Exercise: Among the entries below, find the line with "self.basilar()", then quote it and each following line up to and including the line with "obj.parent = None", and nothing else.

Given data:
══════════

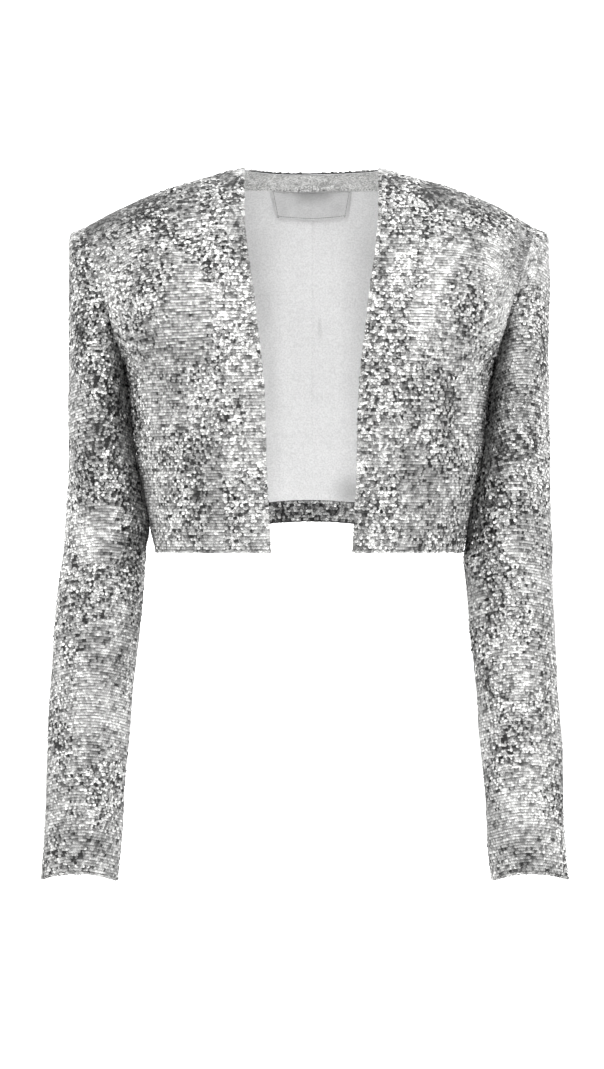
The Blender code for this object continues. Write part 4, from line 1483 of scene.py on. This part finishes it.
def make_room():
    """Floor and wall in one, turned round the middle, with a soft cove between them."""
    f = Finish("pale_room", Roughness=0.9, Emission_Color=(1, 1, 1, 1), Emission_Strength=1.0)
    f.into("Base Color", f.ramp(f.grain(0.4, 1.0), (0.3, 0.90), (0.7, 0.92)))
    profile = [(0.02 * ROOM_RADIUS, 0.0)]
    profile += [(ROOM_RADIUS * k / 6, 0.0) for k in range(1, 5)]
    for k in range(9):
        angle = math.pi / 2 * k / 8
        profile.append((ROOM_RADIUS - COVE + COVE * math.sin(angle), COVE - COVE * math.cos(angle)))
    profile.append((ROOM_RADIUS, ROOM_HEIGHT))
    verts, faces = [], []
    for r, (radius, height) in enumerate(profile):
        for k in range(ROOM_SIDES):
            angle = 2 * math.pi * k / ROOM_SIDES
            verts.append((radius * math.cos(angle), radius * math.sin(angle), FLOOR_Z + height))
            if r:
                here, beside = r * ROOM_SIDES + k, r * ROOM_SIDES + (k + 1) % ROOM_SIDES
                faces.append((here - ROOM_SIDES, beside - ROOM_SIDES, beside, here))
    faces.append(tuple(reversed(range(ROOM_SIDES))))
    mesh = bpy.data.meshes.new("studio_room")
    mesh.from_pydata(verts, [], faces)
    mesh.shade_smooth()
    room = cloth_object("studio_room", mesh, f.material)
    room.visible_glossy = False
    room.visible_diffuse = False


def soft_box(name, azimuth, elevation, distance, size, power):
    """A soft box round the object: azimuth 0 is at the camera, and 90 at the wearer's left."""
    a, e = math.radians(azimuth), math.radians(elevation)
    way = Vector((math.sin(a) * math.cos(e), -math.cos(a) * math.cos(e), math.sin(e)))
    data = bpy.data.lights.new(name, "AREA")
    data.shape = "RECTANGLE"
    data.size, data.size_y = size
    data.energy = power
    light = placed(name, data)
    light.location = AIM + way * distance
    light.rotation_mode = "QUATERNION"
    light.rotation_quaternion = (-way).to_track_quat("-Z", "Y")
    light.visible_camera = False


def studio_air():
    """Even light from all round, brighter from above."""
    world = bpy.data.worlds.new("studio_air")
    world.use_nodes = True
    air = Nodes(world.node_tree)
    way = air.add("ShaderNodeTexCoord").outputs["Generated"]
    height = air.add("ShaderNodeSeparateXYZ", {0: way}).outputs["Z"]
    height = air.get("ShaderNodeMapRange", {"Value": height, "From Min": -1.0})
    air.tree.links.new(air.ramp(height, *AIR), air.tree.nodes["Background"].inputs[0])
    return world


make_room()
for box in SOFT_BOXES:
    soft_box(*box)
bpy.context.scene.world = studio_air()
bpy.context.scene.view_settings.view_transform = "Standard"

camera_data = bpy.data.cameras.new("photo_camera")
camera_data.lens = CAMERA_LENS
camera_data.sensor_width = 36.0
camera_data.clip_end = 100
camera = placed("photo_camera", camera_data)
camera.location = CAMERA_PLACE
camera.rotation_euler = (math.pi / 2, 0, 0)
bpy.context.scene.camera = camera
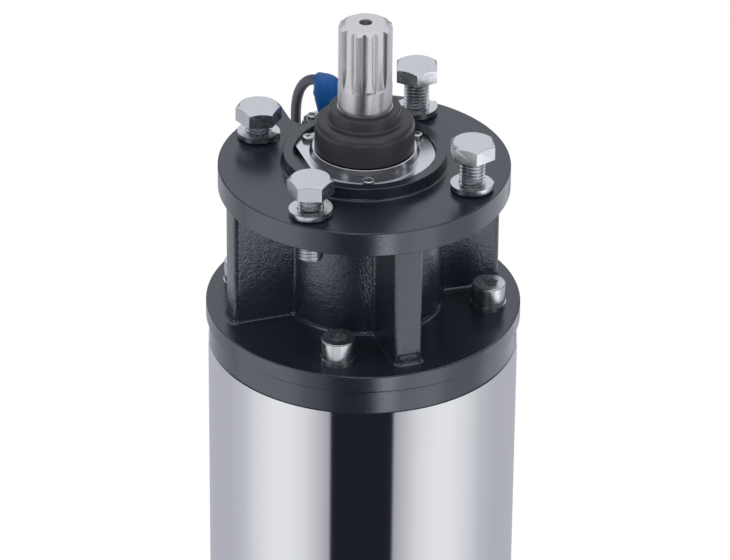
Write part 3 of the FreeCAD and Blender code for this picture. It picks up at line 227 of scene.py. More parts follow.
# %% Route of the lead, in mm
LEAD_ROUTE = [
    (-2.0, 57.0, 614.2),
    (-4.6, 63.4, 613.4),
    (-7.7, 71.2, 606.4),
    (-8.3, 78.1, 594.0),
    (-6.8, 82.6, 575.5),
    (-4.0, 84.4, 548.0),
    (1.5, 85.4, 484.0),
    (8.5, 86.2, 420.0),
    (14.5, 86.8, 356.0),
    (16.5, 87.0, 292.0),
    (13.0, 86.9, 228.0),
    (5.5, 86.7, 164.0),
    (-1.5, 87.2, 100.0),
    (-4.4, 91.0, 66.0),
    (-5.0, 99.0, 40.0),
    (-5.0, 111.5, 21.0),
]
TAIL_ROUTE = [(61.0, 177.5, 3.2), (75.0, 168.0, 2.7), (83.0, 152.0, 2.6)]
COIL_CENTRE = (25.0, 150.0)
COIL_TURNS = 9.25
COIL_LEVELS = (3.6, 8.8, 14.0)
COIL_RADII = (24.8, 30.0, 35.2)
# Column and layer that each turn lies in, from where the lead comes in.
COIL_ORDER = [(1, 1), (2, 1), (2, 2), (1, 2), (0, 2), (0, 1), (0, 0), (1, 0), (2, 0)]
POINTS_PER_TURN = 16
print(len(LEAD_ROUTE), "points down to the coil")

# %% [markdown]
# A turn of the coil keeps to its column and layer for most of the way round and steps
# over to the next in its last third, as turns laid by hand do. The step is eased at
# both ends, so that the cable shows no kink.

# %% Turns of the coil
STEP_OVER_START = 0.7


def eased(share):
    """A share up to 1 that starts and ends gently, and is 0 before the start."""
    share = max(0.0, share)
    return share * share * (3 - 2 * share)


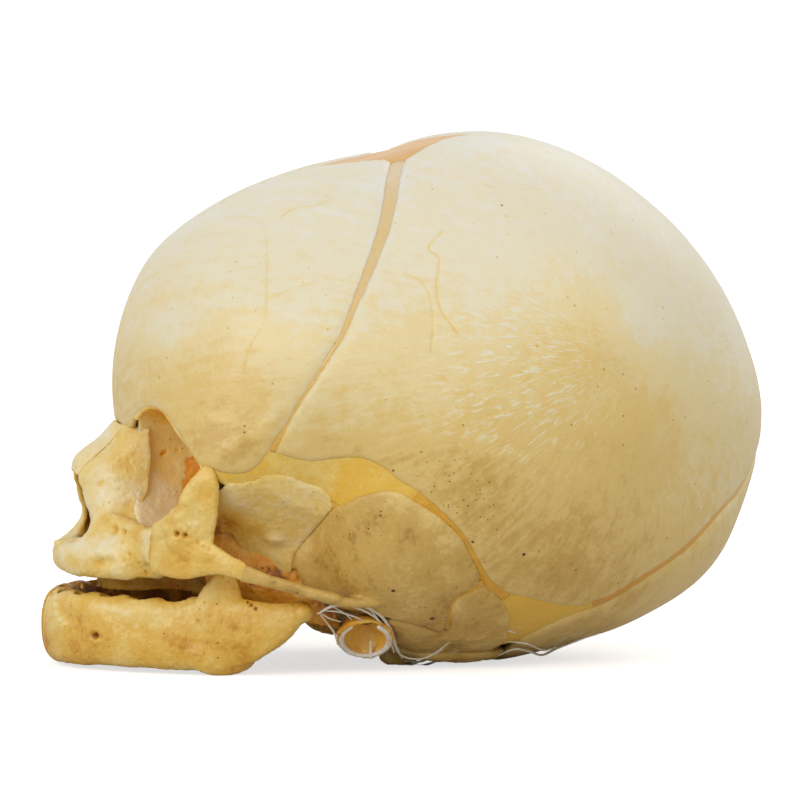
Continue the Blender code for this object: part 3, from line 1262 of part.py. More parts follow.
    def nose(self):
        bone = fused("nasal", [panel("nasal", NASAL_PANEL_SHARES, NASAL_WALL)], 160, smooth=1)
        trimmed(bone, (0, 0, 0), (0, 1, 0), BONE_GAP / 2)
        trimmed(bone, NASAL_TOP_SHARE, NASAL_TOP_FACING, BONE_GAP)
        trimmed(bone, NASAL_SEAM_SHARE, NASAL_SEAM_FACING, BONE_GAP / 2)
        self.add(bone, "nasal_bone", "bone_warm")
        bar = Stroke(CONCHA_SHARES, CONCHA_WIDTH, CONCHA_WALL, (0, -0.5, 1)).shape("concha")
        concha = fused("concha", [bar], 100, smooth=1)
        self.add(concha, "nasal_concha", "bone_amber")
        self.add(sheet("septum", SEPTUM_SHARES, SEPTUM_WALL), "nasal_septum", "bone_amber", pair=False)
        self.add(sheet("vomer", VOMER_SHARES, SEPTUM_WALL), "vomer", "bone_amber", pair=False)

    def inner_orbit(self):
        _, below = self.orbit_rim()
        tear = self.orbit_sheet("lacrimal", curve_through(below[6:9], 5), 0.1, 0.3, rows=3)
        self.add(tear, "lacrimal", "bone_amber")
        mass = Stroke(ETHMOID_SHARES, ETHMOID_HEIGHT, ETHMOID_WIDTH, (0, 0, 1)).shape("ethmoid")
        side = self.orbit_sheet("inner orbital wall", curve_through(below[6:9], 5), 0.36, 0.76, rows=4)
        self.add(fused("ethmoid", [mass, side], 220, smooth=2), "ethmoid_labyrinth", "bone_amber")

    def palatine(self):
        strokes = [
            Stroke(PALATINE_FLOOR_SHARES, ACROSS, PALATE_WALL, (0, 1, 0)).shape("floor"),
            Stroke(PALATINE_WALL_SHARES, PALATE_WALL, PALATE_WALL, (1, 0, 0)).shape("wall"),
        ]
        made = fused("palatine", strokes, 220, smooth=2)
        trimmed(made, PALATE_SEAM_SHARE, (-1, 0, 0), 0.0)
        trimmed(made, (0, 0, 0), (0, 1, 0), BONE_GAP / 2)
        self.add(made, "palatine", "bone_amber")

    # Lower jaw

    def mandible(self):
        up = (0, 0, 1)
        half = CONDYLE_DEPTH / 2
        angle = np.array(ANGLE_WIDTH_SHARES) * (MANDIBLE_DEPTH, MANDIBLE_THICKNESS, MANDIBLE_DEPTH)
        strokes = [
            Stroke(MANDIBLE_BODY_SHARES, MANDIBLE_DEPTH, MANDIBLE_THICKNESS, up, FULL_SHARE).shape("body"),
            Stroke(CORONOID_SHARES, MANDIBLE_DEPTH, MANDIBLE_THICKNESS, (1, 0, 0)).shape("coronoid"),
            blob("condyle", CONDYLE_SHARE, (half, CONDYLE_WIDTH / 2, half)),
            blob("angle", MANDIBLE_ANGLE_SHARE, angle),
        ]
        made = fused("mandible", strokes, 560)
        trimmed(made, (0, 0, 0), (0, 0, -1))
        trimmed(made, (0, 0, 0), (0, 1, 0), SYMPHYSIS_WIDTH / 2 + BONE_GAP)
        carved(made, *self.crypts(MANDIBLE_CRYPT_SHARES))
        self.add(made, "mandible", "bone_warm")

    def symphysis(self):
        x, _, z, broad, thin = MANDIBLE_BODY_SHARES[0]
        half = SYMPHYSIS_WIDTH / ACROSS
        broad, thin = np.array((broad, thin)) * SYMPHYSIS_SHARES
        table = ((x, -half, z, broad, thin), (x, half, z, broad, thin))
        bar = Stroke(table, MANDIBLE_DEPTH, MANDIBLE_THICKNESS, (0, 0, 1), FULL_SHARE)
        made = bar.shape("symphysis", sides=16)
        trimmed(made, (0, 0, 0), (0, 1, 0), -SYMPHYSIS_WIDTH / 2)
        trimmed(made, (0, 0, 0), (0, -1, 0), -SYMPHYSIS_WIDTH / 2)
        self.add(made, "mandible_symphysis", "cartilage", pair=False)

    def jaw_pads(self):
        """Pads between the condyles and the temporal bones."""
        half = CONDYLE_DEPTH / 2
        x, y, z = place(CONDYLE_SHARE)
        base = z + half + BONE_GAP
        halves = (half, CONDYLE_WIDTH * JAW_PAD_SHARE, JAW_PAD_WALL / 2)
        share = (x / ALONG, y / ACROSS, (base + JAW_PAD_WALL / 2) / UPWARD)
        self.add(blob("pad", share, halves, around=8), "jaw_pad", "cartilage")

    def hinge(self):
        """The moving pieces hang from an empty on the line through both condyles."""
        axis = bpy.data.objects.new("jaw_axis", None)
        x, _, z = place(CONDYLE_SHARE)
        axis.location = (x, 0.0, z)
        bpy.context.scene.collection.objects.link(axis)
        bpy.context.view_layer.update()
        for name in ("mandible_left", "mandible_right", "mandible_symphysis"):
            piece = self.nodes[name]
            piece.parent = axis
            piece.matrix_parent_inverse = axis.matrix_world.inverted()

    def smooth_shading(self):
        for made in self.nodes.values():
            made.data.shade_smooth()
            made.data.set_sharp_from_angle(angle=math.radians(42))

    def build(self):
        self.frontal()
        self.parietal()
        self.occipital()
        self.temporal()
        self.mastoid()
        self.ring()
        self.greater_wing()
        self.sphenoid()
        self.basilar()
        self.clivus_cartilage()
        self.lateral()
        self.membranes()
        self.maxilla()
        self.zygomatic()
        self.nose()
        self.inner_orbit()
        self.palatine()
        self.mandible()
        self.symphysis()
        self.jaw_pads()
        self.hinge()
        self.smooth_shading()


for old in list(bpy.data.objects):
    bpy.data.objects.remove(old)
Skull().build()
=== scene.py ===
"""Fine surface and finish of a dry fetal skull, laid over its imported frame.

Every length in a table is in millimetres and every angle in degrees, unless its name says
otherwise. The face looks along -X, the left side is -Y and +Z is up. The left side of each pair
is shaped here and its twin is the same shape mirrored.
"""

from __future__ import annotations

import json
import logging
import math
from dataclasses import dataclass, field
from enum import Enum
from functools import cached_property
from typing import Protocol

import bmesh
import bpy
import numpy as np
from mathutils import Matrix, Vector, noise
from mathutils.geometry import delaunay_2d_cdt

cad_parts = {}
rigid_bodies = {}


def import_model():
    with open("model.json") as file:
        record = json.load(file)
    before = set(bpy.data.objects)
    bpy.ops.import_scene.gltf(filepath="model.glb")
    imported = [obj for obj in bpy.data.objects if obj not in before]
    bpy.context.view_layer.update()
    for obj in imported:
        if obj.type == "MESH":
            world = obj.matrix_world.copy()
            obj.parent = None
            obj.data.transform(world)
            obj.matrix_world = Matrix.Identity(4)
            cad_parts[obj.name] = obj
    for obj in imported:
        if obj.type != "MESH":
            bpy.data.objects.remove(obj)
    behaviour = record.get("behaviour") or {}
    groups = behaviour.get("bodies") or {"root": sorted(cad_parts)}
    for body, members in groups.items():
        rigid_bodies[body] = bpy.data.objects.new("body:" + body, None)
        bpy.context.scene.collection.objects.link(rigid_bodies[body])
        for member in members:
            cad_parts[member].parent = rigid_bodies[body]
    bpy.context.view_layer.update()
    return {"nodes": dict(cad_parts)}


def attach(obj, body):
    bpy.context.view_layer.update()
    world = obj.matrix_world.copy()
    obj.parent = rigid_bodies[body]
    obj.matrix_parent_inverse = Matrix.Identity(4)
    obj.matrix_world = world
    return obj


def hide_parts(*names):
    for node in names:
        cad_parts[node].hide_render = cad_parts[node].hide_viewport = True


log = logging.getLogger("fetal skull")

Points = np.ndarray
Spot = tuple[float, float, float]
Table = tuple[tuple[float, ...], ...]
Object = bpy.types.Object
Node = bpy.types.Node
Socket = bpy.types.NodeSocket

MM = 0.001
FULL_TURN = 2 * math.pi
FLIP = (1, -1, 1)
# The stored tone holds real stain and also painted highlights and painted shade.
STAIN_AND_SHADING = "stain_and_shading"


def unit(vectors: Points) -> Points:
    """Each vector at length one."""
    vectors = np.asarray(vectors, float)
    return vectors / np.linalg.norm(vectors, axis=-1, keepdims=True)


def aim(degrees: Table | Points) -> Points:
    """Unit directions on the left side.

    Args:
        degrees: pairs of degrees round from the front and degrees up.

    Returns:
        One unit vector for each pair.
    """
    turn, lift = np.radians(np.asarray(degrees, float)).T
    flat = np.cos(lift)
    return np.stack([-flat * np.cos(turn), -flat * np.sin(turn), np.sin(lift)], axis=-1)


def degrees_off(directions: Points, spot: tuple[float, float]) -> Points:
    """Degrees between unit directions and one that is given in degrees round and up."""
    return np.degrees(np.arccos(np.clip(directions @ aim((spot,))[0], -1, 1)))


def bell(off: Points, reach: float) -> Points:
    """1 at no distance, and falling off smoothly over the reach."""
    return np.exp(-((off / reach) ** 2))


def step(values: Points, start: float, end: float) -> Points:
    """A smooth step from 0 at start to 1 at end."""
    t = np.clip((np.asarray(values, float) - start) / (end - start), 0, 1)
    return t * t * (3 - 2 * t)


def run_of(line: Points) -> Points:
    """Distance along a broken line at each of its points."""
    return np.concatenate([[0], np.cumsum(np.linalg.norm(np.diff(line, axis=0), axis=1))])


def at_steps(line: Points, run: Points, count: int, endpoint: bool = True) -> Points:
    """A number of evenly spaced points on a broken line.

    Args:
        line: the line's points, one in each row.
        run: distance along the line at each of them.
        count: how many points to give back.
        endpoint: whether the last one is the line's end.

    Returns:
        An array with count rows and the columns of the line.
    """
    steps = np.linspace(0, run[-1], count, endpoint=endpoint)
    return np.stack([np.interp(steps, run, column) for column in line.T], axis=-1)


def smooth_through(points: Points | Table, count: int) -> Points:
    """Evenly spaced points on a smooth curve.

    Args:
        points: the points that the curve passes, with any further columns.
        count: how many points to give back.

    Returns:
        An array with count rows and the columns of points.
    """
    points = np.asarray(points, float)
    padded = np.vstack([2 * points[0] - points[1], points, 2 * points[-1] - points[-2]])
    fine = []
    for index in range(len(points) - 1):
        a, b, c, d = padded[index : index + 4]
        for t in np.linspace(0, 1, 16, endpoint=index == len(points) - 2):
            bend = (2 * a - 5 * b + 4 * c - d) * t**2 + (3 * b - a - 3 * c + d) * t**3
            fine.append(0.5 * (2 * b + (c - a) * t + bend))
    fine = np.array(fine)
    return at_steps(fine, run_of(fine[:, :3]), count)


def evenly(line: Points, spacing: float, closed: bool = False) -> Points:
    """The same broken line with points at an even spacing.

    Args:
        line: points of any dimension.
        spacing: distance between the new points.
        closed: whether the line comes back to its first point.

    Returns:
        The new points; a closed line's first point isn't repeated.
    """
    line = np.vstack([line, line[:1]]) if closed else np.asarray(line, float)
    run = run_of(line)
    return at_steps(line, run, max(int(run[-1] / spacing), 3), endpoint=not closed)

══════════

Response:
        self.basilar()
        self.clivus_cartilage()
        self.lateral()
        self.membranes()
        self.maxilla()
        self.zygomatic()
        self.nose()
        self.inner_orbit()
        self.palatine()
        self.mandible()
        self.symphysis()
        self.jaw_pads()
        self.hinge()
        self.smooth_shading()


for old in list(bpy.data.objects):
    bpy.data.objects.remove(old)
Skull().build()
=== scene.py ===
"""Fine surface and finish of a dry fetal skull, laid over its imported frame.

Every length in a table is in millimetres and every angle in degrees, unless its name says
otherwise. The face looks along -X, the left side is -Y and +Z is up. The left side of each pair
is shaped here and its twin is the same shape mirrored.
"""

from __future__ import annotations

import json
import logging
import math
from dataclasses import dataclass, field
from enum import Enum
from functools import cached_property
from typing import Protocol

import bmesh
import bpy
import numpy as np
from mathutils import Matrix, Vector, noise
from mathutils.geometry import delaunay_2d_cdt

cad_parts = {}
rigid_bodies = {}


def import_model():
    with open("model.json") as file:
        record = json.load(file)
    before = set(bpy.data.objects)
    bpy.ops.import_scene.gltf(filepath="model.glb")
    imported = [obj for obj in bpy.data.objects if obj not in before]
    bpy.context.view_layer.update()
    for obj in imported:
        if obj.type == "MESH":
            world = obj.matrix_world.copy()
            obj.parent = None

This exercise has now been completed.